Constatent-ils un réel manque de diversité quand ils arrivent pour un défilé ? Sans aucune hésitation : oui Mais ils précisent respectivement que c’est selon les décisions des designers et leur vision quant à la personne qu’ils voient porter leurs créations quand ils la confectionnent. Ils confirment ainsi les dires de nos trois femmes en vidéo. L’explication du choix artistique est justement celle qui est utilisée par beaucoup de stylistes pour justifier qu’on ne voit que des blancs sur leurs podiums. C’est également ce que dénonce cette coalition de la diversité dont je parlais dans l’introduction. J’ai évidemment contacté deux stylistes pour un commentaire, sans réponse. « Il n’y a pas de grande marque à l’échelle internationale (hors internet ou petits distributeurs) qui vise spécifiquement les noirs ou les asiatiques. » Ajoute Emmanuel comme pour tempérer ce manque de visibilité des différences. Et de citer Tommy Hilfiger Ralph Lauren ou H&M qui sont des marques « ethno-friendly » mais aux défilés on retrouve toujours 2-3 noirs et quelques asiatiques, rarement l’équilibre.

A-t-il déjà été refusé à un casting parce qu’il est noir (sans forcément pour motif raciste) ? Il ne le sait pas. Comment ça fonctionne : l’agent lui dit « tu as un casting à telle heure tel endroit aujourd’hui ,Tu t’y présentes, rencontre le client et lui montre ton book reprenant toutes les photos que tu as déjà faites avec les différents looks que tu peux adopter. Tu vas sentir avec le feeling si le client est intéressé par ce que tu lui propose car il va te poser des questions en plus sur ton book, sur toi, sur ce que tu peux faire etc. S’il ne t’aime pas tu vas aussi le sentir, ça va tourner très court…merci d’être venu, au revoir… Même en demandant à ton agent après-coup le retour à ton sujet, ils ne vont jamais te dire que tu n’as pas booké un job parce que tu es ceci ou cela. C’est plutôt : ils ont choisi quelqu’un d’autre point barre. Il faut dire que des refus peuvent aussi être le fruit de critères physiques ».

les critères ne sont donc pas qu’ethniques

Trop musclé ou pas assez, trop pâle ou trop basané, à l’aise sur un défilé ou plus en photo…Un mannequin pour une campagne Abercrombie n’est absolument pas le même que pour Zara et ce dernier est encore loin d’être celui qui convient pour Nike ou Adidas. Cela ne change toujours pas le fait que nos deux témoins se retrouvent toujours en très forte minorité dans les coulisses de défilés.

Certains auront la chance comme Emmanuel d’être bons en photos, défilé et fitness mais ils devront aller à l’étranger.
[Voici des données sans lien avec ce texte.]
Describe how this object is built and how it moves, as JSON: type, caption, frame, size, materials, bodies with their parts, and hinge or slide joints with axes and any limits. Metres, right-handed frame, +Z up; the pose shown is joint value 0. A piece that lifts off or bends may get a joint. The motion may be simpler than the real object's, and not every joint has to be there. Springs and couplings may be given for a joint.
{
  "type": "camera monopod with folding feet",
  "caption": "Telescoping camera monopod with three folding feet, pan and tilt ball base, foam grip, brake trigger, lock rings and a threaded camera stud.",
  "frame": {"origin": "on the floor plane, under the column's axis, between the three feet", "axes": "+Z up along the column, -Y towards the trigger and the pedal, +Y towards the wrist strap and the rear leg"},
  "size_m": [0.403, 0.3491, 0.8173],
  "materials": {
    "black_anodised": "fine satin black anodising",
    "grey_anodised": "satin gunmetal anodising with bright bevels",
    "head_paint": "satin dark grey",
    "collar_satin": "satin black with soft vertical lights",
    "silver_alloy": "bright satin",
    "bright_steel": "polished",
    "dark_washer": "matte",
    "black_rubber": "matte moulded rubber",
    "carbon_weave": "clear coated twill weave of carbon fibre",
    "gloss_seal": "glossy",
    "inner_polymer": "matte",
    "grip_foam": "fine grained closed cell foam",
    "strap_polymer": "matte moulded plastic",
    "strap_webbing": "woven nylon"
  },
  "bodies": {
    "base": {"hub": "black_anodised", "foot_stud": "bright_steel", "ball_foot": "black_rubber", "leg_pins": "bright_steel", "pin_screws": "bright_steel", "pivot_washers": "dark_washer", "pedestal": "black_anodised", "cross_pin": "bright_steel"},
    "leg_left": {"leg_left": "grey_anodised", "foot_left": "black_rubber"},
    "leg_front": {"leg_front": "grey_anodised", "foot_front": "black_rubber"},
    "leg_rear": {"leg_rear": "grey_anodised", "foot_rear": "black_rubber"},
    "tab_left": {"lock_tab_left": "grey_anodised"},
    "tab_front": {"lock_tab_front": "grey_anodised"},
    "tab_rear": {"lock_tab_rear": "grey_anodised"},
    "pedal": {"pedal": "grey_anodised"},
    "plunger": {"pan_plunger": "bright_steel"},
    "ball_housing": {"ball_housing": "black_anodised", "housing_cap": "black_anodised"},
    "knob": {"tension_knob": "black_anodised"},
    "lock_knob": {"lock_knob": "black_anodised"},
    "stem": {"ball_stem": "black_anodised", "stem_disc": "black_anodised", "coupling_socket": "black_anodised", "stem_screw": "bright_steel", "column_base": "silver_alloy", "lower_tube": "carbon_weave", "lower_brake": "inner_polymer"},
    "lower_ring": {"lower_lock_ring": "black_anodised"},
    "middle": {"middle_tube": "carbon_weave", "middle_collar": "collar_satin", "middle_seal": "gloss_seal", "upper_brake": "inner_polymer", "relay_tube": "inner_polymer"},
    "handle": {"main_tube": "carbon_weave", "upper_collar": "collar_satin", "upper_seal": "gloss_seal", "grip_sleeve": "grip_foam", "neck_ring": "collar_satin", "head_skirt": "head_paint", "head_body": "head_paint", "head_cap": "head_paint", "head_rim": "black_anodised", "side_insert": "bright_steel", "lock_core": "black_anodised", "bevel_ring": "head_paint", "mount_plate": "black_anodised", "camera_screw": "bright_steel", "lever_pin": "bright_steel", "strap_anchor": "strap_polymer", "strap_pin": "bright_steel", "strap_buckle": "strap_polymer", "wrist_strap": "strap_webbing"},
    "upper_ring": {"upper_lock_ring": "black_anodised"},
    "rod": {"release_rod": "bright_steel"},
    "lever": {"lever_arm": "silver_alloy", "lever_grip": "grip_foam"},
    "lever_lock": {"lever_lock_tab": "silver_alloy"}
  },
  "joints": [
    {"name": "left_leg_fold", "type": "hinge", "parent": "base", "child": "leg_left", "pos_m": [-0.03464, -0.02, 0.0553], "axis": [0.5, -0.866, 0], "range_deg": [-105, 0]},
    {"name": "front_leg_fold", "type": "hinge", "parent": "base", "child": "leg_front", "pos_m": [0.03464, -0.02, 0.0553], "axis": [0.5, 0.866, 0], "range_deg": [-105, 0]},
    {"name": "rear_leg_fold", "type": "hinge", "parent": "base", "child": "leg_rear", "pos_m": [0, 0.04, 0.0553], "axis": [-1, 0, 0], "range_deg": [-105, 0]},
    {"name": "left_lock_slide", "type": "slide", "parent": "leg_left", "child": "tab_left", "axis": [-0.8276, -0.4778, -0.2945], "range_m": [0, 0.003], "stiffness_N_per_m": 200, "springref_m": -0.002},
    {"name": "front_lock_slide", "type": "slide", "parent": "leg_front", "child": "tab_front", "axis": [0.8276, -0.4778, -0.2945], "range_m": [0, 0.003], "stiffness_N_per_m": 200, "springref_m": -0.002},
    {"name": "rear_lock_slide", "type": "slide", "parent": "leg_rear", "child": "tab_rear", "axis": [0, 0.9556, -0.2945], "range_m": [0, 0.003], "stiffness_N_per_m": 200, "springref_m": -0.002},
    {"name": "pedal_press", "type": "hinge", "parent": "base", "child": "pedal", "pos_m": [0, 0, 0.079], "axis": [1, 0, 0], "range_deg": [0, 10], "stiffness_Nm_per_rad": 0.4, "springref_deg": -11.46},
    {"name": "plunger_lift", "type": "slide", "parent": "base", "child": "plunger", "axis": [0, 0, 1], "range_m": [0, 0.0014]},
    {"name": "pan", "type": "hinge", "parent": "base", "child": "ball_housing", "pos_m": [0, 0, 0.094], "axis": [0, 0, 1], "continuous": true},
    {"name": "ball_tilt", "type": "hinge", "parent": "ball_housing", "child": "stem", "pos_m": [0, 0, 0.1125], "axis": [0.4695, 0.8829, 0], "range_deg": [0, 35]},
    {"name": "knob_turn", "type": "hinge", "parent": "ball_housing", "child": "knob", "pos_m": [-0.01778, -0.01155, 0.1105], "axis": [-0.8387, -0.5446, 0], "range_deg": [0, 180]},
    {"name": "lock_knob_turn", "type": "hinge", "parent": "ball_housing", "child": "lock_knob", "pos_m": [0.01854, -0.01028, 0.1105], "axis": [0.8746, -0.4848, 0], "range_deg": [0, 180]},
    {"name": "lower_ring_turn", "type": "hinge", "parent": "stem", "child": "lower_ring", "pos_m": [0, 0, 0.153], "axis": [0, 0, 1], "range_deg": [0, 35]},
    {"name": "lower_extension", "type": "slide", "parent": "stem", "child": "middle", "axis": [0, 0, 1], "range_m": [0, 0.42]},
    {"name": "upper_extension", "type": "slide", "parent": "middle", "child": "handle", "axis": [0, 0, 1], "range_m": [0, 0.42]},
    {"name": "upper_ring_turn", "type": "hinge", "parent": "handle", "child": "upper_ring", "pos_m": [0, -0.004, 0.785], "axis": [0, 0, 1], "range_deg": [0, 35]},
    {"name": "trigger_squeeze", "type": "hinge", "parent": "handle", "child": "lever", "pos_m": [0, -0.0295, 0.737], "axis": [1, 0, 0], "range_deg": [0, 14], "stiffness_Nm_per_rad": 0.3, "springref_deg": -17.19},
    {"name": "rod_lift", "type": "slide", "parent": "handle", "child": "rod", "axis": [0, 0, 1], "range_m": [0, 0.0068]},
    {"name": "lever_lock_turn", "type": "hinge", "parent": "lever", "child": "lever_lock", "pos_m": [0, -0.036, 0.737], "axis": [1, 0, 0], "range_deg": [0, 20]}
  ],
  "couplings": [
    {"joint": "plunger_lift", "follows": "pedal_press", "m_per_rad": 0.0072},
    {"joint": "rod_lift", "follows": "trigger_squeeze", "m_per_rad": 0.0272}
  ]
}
Pourquoi ne peut-on pas les voir ici-même? Question sans réponse.

« On ne les reverra plus jamais après coup »

Lorsque je leur ai posé la dernière question qui visait à savoir si l’utilisation de mannequins avec un handicap moteur ou mental, des transgenres, de petite taille, voilées etc. vus pendant les fashion-week de New-York ou Paris étaient un signe d’ouverture de l’industrie, Emmanuel et Ermin n’ont pas pu retenir un éclat de rire.

Pour l’un il s’agit ni plus ni moins que d’un coup de pub gratuit dans les médias sur le moment. Si des marques comme Benetton utilisent une variété de mannequins tous différents, « c’est dans l’espoir que le public se sente représenté par l’un ou par l’autre ».
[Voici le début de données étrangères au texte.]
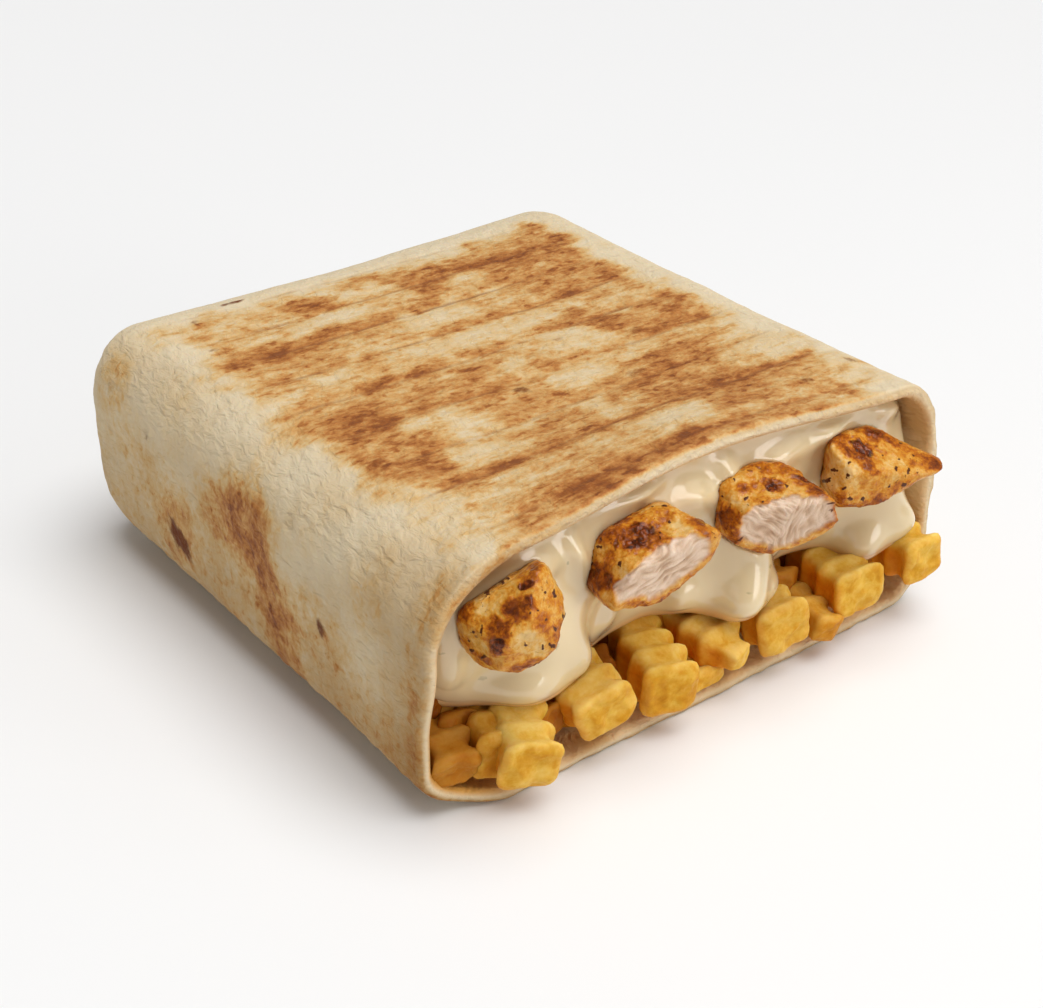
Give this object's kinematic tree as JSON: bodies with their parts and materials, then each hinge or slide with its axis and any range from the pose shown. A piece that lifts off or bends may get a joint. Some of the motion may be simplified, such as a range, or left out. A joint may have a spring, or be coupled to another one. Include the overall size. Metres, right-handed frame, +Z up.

Pour l’autre ce sont des personnes qui font parti du show qu’est un défilé. Tout est communication, chaque élément a son importance. « On veut faire ce que personne d’autre n’a encore fait pour marquer le coup et montrer qu’on est ouverts ».

Que peut-on retenir?

Dans un secteur aussi médiatisé que celui de la mode avec plus de quatre collections par an, les magazines, les publicités en télé ou sur les affiches, ce secteur en partenariat avec les médias pourrait faire une énorme différence.
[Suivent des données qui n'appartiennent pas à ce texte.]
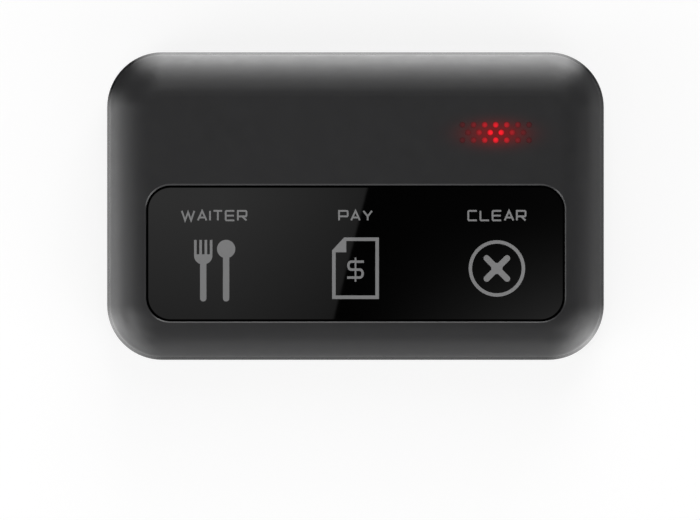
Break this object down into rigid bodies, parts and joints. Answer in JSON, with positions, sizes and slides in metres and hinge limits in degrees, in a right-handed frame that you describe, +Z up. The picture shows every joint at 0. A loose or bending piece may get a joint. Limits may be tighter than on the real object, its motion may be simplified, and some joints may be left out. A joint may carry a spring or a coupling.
{
  "type": "waiter call button",
  "caption": "Flat pebble-shaped table call button: press keys under one glossy film, a grid of red indicator dots and a coin-slot battery door underneath.",
  "frame": {"origin": "on the table, under the middle of the case's outline", "axes": "+X to the right and +Y away from the person who presses the keys, +Z up from the table"},
  "size_m": [0.088, 0.0544, 0.017],
  "materials": {
    "case_plastic": "fine satin moulded texture, charcoal",
    "base_plastic": "fine satin moulded texture, charcoal",
    "film_gloss": "gloss black printed film",
    "adhesive": "black double-sided tape",
    "actuator_plastic": "plain moulded dark grey",
    "light_guide": "translucent dark red, moulded",
    "led_lens": "clear red epoxy",
    "board_laminate": "green solder mask over glass laminate",
    "bare_steel": "nickel-plated steel",
    "spring_metal": "gold-flashed spring alloy",
    "tinned_metal": "tinned",
    "black_epoxy": "moulded epoxy, matte",
    "switch_plastic": "moulded black nylon",
    "plunger_plastic": "moulded black",
    "aluminium_can": "drawn, bright",
    "chip_ceramic": "fired, tan",
    "resistor_body": "glazed dark",
    "copper_wire": "enamelled copper wire",
    "cell_steel": "bright nickel-plated steel",
    "seal_polymer": "moulded grey",
    "gasket_silicone": "soft silicone",
    "screw_steel": "zinc-plated steel",
    "foot_rubber": "matte rubber"
  },
  "bodies": {
    "case": {"top_cover": "case_plastic", "panel_film": "film_gloss", "film_adhesive": "adhesive", "light_guide": "light_guide", "circuit_board": "board_laminate", "board_screws": "screw_steel", "switch_housings": "switch_plastic", "switch_plates": "bare_steel", "switch_terminals": "tinned_metal", "indicator_led": "led_lens", "led_leads": "tinned_metal", "encoder_chip": "black_epoxy", "encoder_pins": "tinned_metal", "radio_chip": "black_epoxy", "radio_pins": "tinned_metal", "crystal_can": "bare_steel", "reservoir_capacitor": "aluminium_can", "reservoir_base": "black_epoxy", "chip_capacitors": "chip_ceramic", "chip_resistors": "resistor_body", "antenna_coil": "copper_wire", "leaf_contact": "spring_metal", "side_contact": "spring_metal", "cell_can": "cell_steel", "cell_seal": "seal_polymer", "cell_cap": "cell_steel", "base_cover": "base_plastic", "case_gasket": "gasket_silicone", "case_screws": "screw_steel", "rubber_feet": "foot_rubber", "waiter_dome": "spring_metal", "bill_dome": "spring_metal", "cancel_dome": "spring_metal"},
    "waiter_key": {"waiter_actuator": "actuator_plastic", "waiter_plunger": "plunger_plastic"},
    "bill_key": {"bill_actuator": "actuator_plastic", "bill_plunger": "plunger_plastic"},
    "cancel_key": {"cancel_actuator": "actuator_plastic", "cancel_plunger": "plunger_plastic"},
    "battery_door": {"battery_door": "base_plastic", "door_seal": "gasket_silicone"}
  },
  "joints": [
    {"name": "waiter_press", "type": "slide", "parent": "case", "child": "waiter_key", "axis": [0, 0, -1], "range_m": [0, 0.0003], "stiffness_N_per_m": 6000, "deforming": ["waiter_dome"]},
    {"name": "bill_press", "type": "slide", "parent": "case", "child": "bill_key", "axis": [0, 0, -1], "range_m": [0, 0.0003], "stiffness_N_per_m": 6000, "deforming": ["bill_dome"]},
    {"name": "cancel_press", "type": "slide", "parent": "case", "child": "cancel_key", "axis": [0, 0, -1], "range_m": [0, 0.0003], "stiffness_N_per_m": 6000, "deforming": ["cancel_dome"]},
    {"name": "battery_door_turn", "type": "hinge", "parent": "case", "child": "battery_door", "pos_m": [0, 0, 0.002], "axis": [0, 0, -1], "range_deg": [0, 45]}
  ]
}
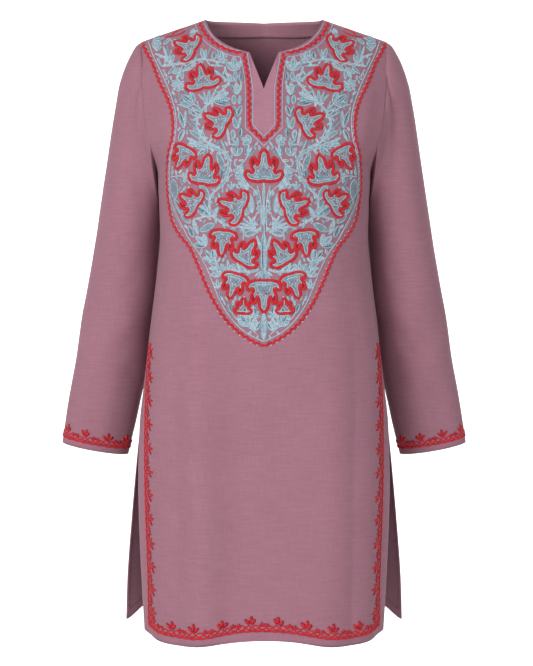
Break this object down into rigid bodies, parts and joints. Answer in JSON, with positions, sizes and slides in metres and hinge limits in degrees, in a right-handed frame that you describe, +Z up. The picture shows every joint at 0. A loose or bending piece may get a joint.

Il est plus que temps que ces créateurs cessent de se cacher derrière le masque de l’esthétique pour ne pas permettre aux responsables de castings de booker un immense panel de mannequins divers et variés. Les hispaniques, africains, asiatiques ou les arabes consomment eux aussi des marques occidentales.Ensembles ces deux forces d’influence peuvent montrer à tout le monde que la beauté est plurielle. La télévision et le cinéma ont fait d’énormes pas en avant avec des personnages noirs, hindous, asiatiques qui désormais tiennent les rôles principaux. La mode est encore très en retard. En travaillant sur ce sujet je me suis rendu compte que notre Belgique est encore façonnée par les standards de Paris, Milan ou Londres. Les backstages des défilés de la Cambre sont toujours à 95% peuplés de mannequins blancs. L’industrie restera dominée par les femmes ici et partout ailleurs; ce qui signifie que les mannequins hommes devront encore se battre pour leur place au soleil

Si New-York et Paris ont fait de gros efforts quant à une représentation de mannequins diversifiés, pour Londres et Milan l’initiative de la coalition pour la diversité menée par ces trois icônes se heurte encore à des mûrs. Or sans initiatives coordonnées des consommateurs et des créateurs, la route sera encore longue…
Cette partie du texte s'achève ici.